-- Begin Recorded information --

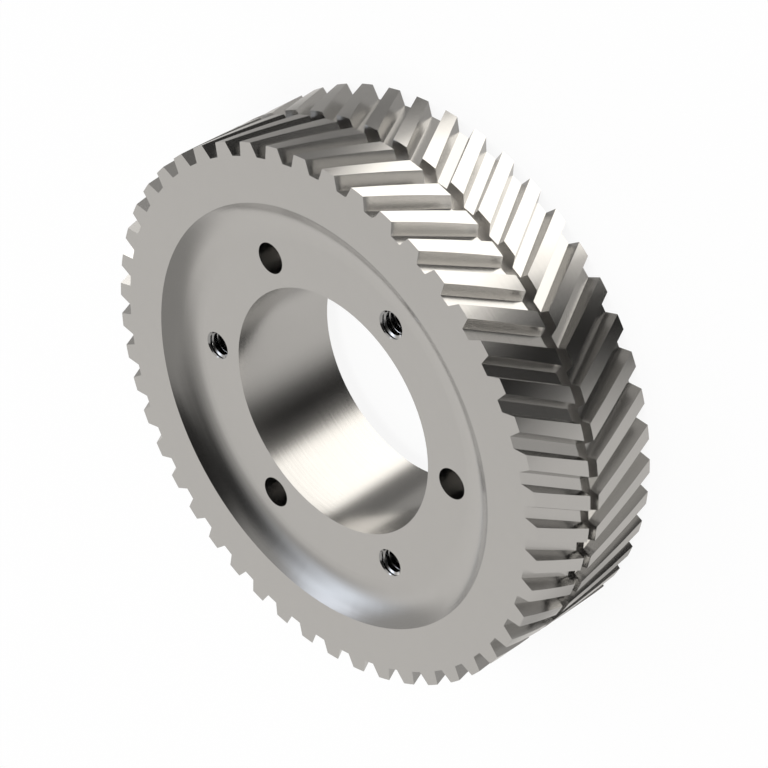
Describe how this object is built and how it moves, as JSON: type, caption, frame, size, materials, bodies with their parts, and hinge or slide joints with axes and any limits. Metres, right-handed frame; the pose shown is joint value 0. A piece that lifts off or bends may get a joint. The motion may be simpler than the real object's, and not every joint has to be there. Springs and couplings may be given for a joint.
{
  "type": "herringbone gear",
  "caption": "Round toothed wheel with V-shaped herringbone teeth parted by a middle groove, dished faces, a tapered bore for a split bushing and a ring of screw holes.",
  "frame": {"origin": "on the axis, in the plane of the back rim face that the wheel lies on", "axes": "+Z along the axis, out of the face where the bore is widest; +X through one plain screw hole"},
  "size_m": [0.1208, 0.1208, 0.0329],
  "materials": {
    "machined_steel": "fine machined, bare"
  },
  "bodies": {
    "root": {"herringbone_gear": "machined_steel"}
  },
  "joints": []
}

-- End Recorded information --

» Stated exercise:
Restate the data above word for word, please.

» The reply:
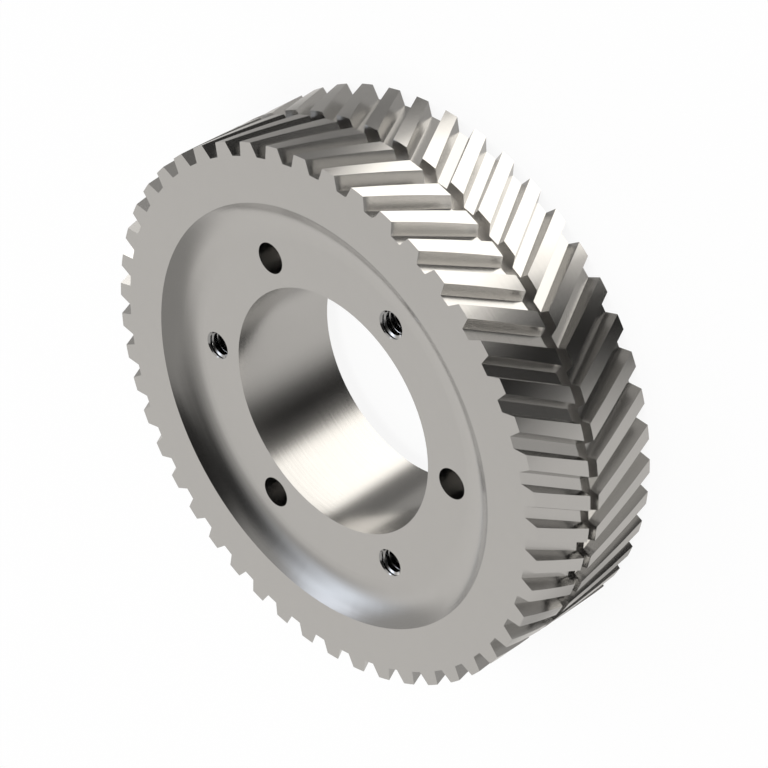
Describe how this object is built and how it moves, as JSON: type, caption, frame, size, materials, bodies with their parts, and hinge or slide joints with axes and any limits. Metres, right-handed frame; the pose shown is joint value 0. A piece that lifts off or bends may get a joint. The motion may be simpler than the real object's, and not every joint has to be there. Springs and couplings may be given for a joint.
{
  "type": "herringbone gear",
  "caption": "Round toothed wheel with V-shaped herringbone teeth parted by a middle groove, dished faces, a tapered bore for a split bushing and a ring of screw holes.",
  "frame": {"origin": "on the axis, in the plane of the back rim face that the wheel lies on", "axes": "+Z along the axis, out of the face where the bore is widest; +X through one plain screw hole"},
  "size_m": [0.1208, 0.1208, 0.0329],
  "materials": {
    "machined_steel": "fine machined, bare"
  },
  "bodies": {
    "root": {"herringbone_gear": "machined_steel"}
  },
  "joints": []
}